High Power, Palma, F-Class, Silhouette, Extreme Long Range, Fullbore and Smallbore rifle matches. Air rifle events. And the America’s Rifle Challenge, the NRA’s AR-15 matches that allow modern AR-style rifles.
Pistol matches including Bullseye, NRA Action Pistol. Rimfire and air pistol events.
Skeet, Trap and Sporting Clays for shotguns.
And even multigun competition, like USPSA Multigun and similar events.
NRA shooting sports exist to promote the sporting use of firearms as well as skills to shoot those events and safe conduct with firearms on and off the range. It’s one of the oldest missions of the NRA and one that they still do a lot of work toward furthering.
NRA Activism: Litigation
The Constitution – as well as state constitutiuons – says what our rights are in a general way. While everyone has their own ideas about what it means, the practical application of those rights gets determined in the courts.
Part of how an organization that purports to fight for rights can put their money where their mouth is, so to speak, is in litigation. Putting together a legal challenge to a bad law isn’t cheap; it takes a lot of resources in terms of time and money.
The NRA has a history of either directly challenging or helping to fund legal challenges to restrictive gun laws, which takes place through the NRA Civil Rights Defense Fund, as well as submitting amicus briefs for appellate court cases.
The NRA has been participating in litigation for more than 40 years, at the state and federal level, and has had a part in thousands of lawsuits.
NRA Activism: Lobbying And Campaigning
Another component to activism is lobbying and campaigning, putting the issues before the public as well as elected officials who are in a position to do something about it.
The NRA has maintained offices in Washington D.C. for decades, and has been cooperating and communicating with members of the House of Representatives and the Senate during that time.
State affiliates of the NRA – state rifle and pistol associations – lobby state representatives and state senators as well.
By making sympathetic legislators aware of the issues that the NRA feels strongly about, those representatives can make sure the rights of law-abiding gun owners are protected by voting for against legislation. This is how restrictive and unconstitutional laws against gun owners get opposed, at the state and federal level.
Campaigning puts the issues out in the public sphere, presenting the NRA’s viewpoints and stances on issues before the public at large. Influencing public opinion, either by swaying the undecided or by galvanizing those who are already onboard to do more.
While this is perhaps the most visible role of the NRA, as you can see it is far from the only one.
The NRA Is A Very Big Tent
As you have probably gathered, the NRA is a large organization. A very big tent, so to speak, with a lot underneath it.

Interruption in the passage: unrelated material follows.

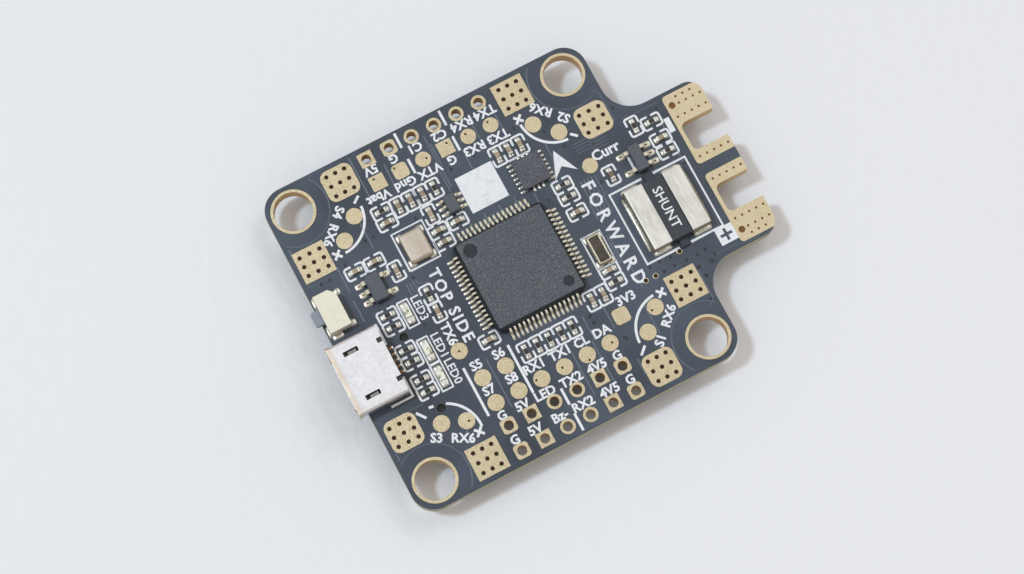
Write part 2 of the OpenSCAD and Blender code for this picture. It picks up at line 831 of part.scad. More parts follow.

Training and education, competition, and also activism in protecting our right to carry and bear arms, both for the purposes of sport and hunting, but also as the right to self-defense, which is nearly universally recognized as a natural right of all people.
It is the single largest organization of its kind in the United States, and indeed in the world. If you care about preserving the Second Amendment, they are the biggest ally we have.